The Last Mile

Introducing the May/June 2013 issue of Pacific Standard.

You’ve probably heard about the so-called last-mile problem, an affliction bedeviling everyone from telecommunications companies to humanitarian aid agencies. As behavioral economist Sendhil Mullainathan explained in a popular TED talk a few years back, the last mile is the surprisingly hard-to-bridge distance between a problem’s solution and its actual delivery to millions of people on the ground.

Mullainathan’s main example is a powerful one: It involves the vexing difficulty of delivering the cure for one of the world’s biggest killers to the people who need it most. The killer is diarrhea, and the cure is water.

The problem isn’t that the killer is poorly understood by experts. And it’s not that the cure is expensive. It’s that millions of people carry in their heads a very intuitive mental model of how the body works. According to that model, a body with diarrhea is a leaky bucket. And you don’t put water in a leaky bucket.

We know there is a coming housing crisis for the elderly, that kids with stressful childhoods are at higher risk for disease, and that gun violence is a public-health problem.

In this issue, we’re delivering to you a number of stories with variations on the last-mile theme. We know an awful lot about some big problems: We know that there is a coming housing crisis for the elderly, that kids with stressful childhoods are at higher risk for disease, and that gun violence is a public-health problem. We may even know how to design fixes for these big problems—but implementing them is another matter.

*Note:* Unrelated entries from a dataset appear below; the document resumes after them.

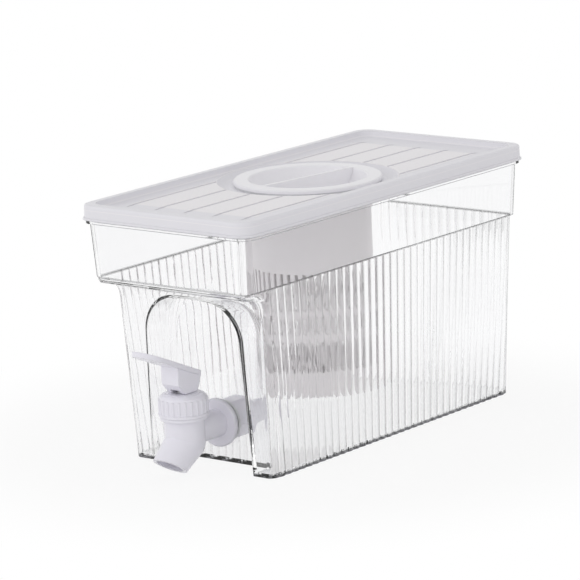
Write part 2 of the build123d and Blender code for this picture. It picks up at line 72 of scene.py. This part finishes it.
def flute_offset(point, rear_foot_y):
    """How far a point on the fluted walls stands out from the flutes' roots, and on which axis."""
    side = SIDE_FOOT_X + SIDE_LEAN * point.z
    rear = rear_foot_y + SIDE_LEAN * point.z
    first = FIRST_FLUTE_Y - FRONT_LEAN * point.z
    if point.z > BAND_FOOT:
        return None
    out = abs(point.x) - side
    if -NEAR < out < FLUTE_DEPTH + NEAR and first - NEAR < point.y < rear - REAR_CORNER:
        return 0, out
    out = point.y - rear
    if -NEAR < out < FLUTE_DEPTH + NEAR and abs(point.x) < side - REAR_CORNER:
        return 1, out
    return None


def finish_flutes(mesh):
    """Gives the flutes their moulded profile and marks the roots between them."""
    rear_foot_y = max(v.co.y for v in mesh.vertices if v.co.z < NEAR) - FLUTE_DEPTH
    root = mesh.attributes.new("flute_root", "FLOAT", "POINT")
    for vertex in mesh.vertices:
        found = flute_offset(vertex.co, rear_foot_y)
        if not found:
            continue
        axis, out = found
        root.data[vertex.index].value = 1.0 if out < NEAR else 0.0
        away = math.sqrt(max(0.0, 1 - out / FLUTE_DEPTH))
        new_out = FLUTE_CREST * (1 - away ** FLUTE_POWER)
        vertex.co[axis] += math.copysign(new_out - out, vertex.co[axis])


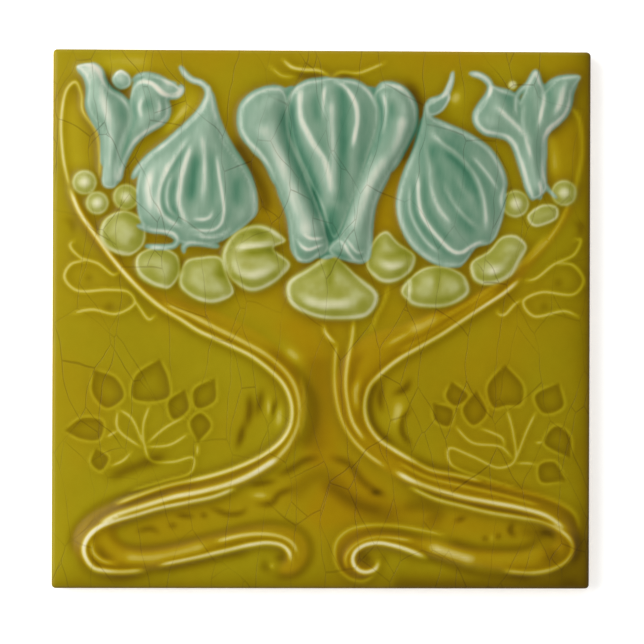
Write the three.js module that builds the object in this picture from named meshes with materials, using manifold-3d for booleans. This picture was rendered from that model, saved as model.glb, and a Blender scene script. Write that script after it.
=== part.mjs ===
// An art nouveau relief tile: one clay tile, pressed in a die, glazed on its face and fired in one piece.
// The face carries a moulded ornament of flowers, buds, leaves and whiplash stems. The back is ribbed.
// Units are millimetres and +Z is up. The tile lies on its back, with the top of the ornament towards +Y.
// The origin is the middle of the back, on the plane of the ribs.
import * as THREE from "three";
import { mergeVertices } from "three/addons/utils/BufferGeometryUtils.js";
import Module from "manifold-3d";

// The blank
const tileWidth = 152.4;
const tileLength = 152.4;
const fieldThickness = 8;
const cornerRadius = 2;
const faceEdgeRounding = 1;
const backEdgeChamfer = 0.4;

// The grooves of the back, between its ribs
const grooveWidth = 3.6;
const groovePitch = 9;
const grooveDepth = 1.1;
const plainBackMargin = 9;

// How round the ends of a groove are, as a share of its width, and in how many steps a rounding turns
const grooveEndShare = 0.45;
const roundingSteps = 3;

// How far each form of the relief stands above the field
const petalRise = 2.4;
const budRise = 2.8;
const leafRise = 2;
const berryRise = 2.1;
const stemRise = 1.3;
const scrollRise = 0.7;
const rimRise = 0.5;
const scrollWidth = 1.1;
const rimWidth = 0.9;

// How deep the forms are rooted in the blank, and how finely their outlines are followed
const rootDepth = 1;
const outlineStep = 3.4;
const stemStep = 4;
const scrollStep = 3;

// The plain margin that the ornament leaves at the sides, and at the top and bottom
const sideMargin = 1.6;
const endMargin = 2.4;

// Sections of the forms: how high they stand, as shares of their rise, at shares of the way across
const crownedSection = [[0, 0], [0.16, 0.68], [0.5, 1], [0.84, 0.68], [1, 0]];
const channelSection = [[0, 0], [0.14, 1], [0.5, 0.5], [0.86, 1], [1, 0]];
const endTaper = 0.12;

// Long forms, drawn by pairs of points on their two edges: x and y of the one, then x and y of the other
const leftTrumpetFront = [
  [-61.8, 37.4, -58.6, 37.2], [-61.6, 46.7, -58.2, 44], [-62.1, 52.8, -56.6, 50],
  [-65.2, 57.5, -54.6, 56], [-66.5, 61.2, -55.2, 61.2], [-66.1, 66.2, -60.2, 64.9],
  [-67.4, 69.4, -62.7, 69.6], [-69.8, 71.2, -65, 72],
];
const leftTrumpetBack = [
  [-58.4, 39, -57, 39], [-57.2, 46, -55.2, 46.2], [-55.4, 52, -50.6, 51.7], [-54.2, 57, -45.2, 55.2],
  [-54.4, 62, -43.6, 58.5], [-53.2, 66, -44, 62], [-49.5, 68.6, -42, 63.4], [-43.3, 67.1, -39.8, 64.4],
];
const rightTrumpetFront = [
  [59.6, 34.4, 63.4, 36.8], [57.7, 39.6, 62.7, 44.1], [55.6, 46, 63.3, 51.7], [56.6, 53, 67.5, 55.9],
  [59.6, 58.6, 70.3, 60.5], [62.9, 64.6, 70.9, 65.4], [67.5, 68.8, 73.3, 69.2],
];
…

As Lisa Margonelli writes in “The Trailer Park at the End of the World,” every day 10,000 American baby boomers retire. By 2030, people older than 65 will make up 18 percent of the population—and housing them will be a huge challenge. Margonelli says a solution is “staring us right in the face. But we look away.” Why? Largely because of a simple two-word phrase: trailer trash.

In the late 1970s, Margonelli babysat for a family that lived in a trailer. “It had a sunken living room and recessed amber lighting; it was sort of groovy. In the winter the whole thing shook and rattled in the wind—spookily—and we had to leave the tap running to keep the pipes from freezing.” In 1976, new regulations from the Department of Housing and Urban Development basically removed a lot of the tinny-ness from the mobile home, and pushed the structures on their way to becoming what is now called “manufactured housing.” These modern mobile homes are inexpensive, conducive to healthy living, and have light environmental footprints. Some of them are pretty stylish, too. But the stigma attached to them, and lingering problems with their legal status, make us blind to this solution.

For our story “What Does It Take for Traumatized Kids to Thrive?,” Laura Tillman traveled to Washington State, which has done more than any other state to inform its citizens about research on how early-childhood adversity affects kids’ brains. Here’s a case where scientists are still figuring out exactly how stress and trauma affect the brain, and how those effects can be mitigated. But Washington got a head start on the last-mile problem by promoting a new mental model—one that depicts a stressful childhood not only as a private matter, but as a major risk factor for disease and other social problems—to families across the state. (For another take on the current fascination with stress and neuroscience, check out Tom Jacobs’ book review, “Brainism.”)

In our Prospector section, Vince Beiser writes about a unique program aimed at reducing gun violence in California. Government agents are knocking on doors, asking people who have lost the right to own guns because of violence or mental illness to hand over their weapons—an approach that originally had the NRA’s support. The program is based on the idea that gun violence should be treated as a public-health issue. Despite signs of success, Beiser points out, few states could emulate the program, because California is essentially the only one that collects the records showing who should and shouldn’t own a gun. The last mile is blocked by a huge lack of data.

But if this all sounds disheartening, look to Dorothy Fortenberry’s story about country superstar Brad Paisley, titled “It Gets Better, Y’all.”